*INSTRUCTIONS TO FOLLOW*. Pull every line of the entries that has the word "parts".

*DATASET ROWS*.
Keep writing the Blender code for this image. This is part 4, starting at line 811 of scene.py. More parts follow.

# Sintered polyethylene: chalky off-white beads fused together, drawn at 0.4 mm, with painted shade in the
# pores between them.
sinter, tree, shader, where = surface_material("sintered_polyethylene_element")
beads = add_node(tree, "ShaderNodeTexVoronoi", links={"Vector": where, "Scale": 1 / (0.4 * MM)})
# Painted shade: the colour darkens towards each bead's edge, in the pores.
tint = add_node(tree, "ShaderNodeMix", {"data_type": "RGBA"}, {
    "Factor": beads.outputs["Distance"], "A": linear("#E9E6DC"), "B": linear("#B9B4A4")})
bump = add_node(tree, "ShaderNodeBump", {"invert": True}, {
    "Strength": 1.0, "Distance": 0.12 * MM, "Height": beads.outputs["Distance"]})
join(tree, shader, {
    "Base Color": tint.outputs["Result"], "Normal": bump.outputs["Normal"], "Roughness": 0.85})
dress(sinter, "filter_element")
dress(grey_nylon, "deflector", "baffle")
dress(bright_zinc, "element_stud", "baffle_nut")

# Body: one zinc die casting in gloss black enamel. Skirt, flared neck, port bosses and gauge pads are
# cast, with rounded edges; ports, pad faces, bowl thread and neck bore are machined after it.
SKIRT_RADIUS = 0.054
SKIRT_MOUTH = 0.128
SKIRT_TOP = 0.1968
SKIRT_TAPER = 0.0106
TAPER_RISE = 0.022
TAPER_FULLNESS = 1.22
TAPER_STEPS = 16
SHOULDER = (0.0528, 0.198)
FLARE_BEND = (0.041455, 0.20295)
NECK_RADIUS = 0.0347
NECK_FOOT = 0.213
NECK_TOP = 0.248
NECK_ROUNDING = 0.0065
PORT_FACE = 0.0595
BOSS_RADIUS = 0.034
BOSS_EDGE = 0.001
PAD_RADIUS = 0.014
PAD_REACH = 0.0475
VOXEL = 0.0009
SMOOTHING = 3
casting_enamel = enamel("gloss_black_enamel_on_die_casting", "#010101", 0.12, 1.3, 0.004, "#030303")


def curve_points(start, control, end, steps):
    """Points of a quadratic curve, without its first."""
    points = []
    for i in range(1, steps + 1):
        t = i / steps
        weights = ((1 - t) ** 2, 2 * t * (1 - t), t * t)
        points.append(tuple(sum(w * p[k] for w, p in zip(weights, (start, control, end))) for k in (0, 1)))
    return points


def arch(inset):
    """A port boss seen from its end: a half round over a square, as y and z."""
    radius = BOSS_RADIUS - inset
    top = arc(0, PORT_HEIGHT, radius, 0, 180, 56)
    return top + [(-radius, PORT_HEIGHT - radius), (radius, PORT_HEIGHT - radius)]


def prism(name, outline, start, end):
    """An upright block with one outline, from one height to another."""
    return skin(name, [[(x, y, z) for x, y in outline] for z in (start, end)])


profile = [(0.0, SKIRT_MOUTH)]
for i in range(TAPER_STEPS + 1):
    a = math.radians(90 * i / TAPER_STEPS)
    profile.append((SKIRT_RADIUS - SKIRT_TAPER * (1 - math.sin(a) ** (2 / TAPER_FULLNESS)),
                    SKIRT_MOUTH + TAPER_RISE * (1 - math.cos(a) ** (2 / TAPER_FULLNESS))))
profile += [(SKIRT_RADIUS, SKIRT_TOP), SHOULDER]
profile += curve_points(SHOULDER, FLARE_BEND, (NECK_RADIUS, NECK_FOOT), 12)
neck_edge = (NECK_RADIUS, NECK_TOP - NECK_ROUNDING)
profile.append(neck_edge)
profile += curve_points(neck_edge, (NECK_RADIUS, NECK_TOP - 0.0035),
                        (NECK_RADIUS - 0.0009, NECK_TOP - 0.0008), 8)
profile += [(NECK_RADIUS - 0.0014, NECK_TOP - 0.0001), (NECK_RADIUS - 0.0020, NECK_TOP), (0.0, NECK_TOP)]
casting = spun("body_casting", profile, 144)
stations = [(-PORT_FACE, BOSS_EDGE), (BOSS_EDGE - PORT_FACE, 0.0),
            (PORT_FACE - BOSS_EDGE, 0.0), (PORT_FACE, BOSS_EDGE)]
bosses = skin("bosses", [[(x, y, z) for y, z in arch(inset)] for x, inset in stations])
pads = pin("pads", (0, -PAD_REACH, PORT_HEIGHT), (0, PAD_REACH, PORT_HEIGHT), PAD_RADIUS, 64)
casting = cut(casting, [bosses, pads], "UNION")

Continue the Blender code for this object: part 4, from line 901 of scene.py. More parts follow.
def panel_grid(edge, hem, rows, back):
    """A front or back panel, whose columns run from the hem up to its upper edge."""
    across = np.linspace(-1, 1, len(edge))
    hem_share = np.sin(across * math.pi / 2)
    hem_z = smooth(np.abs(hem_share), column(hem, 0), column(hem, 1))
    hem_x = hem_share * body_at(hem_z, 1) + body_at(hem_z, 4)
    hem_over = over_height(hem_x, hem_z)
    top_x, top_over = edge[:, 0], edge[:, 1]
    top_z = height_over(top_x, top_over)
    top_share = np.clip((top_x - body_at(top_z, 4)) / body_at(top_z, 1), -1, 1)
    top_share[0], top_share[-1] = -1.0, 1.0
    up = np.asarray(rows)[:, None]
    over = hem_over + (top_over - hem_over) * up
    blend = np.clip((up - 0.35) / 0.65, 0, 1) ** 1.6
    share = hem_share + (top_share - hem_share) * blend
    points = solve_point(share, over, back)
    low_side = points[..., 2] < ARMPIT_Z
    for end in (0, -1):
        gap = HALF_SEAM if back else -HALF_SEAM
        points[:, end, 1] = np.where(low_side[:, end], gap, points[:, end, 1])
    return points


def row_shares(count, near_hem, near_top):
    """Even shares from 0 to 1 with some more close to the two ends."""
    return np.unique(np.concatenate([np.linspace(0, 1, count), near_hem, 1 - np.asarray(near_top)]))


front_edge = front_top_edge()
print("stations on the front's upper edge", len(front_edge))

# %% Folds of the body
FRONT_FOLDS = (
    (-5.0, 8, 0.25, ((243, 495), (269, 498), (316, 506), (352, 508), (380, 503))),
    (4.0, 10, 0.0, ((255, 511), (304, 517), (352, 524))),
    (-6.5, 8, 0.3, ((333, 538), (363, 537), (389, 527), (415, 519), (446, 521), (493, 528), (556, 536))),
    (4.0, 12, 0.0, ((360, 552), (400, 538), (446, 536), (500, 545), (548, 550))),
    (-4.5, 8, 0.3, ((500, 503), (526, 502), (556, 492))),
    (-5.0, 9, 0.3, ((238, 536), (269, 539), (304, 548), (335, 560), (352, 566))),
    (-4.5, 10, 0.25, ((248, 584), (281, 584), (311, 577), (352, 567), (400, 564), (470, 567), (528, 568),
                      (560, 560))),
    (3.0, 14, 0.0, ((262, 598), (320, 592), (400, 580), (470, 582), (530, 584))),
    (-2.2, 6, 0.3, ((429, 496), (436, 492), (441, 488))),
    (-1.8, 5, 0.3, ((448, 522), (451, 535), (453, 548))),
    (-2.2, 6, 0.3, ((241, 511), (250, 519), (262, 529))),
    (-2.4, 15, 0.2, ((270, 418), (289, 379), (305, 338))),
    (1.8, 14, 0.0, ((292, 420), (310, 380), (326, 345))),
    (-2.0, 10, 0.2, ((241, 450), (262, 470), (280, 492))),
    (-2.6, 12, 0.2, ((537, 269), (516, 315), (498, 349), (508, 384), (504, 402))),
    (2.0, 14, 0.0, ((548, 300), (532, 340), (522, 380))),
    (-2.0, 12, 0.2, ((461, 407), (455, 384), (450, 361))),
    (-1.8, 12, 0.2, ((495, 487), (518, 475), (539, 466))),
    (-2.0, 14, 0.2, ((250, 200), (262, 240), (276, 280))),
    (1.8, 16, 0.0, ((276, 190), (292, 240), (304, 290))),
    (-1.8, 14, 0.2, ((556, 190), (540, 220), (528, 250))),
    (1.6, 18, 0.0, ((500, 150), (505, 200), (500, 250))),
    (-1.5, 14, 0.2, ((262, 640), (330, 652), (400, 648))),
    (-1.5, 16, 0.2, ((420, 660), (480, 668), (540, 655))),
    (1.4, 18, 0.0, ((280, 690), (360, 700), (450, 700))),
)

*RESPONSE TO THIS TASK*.
Keep writing the Blender code for this image. This is part 4, starting at line 811 of scene.py. More parts follow.
Continue the Blender code for this object: part 4, from line 901 of scene.py. More parts follow.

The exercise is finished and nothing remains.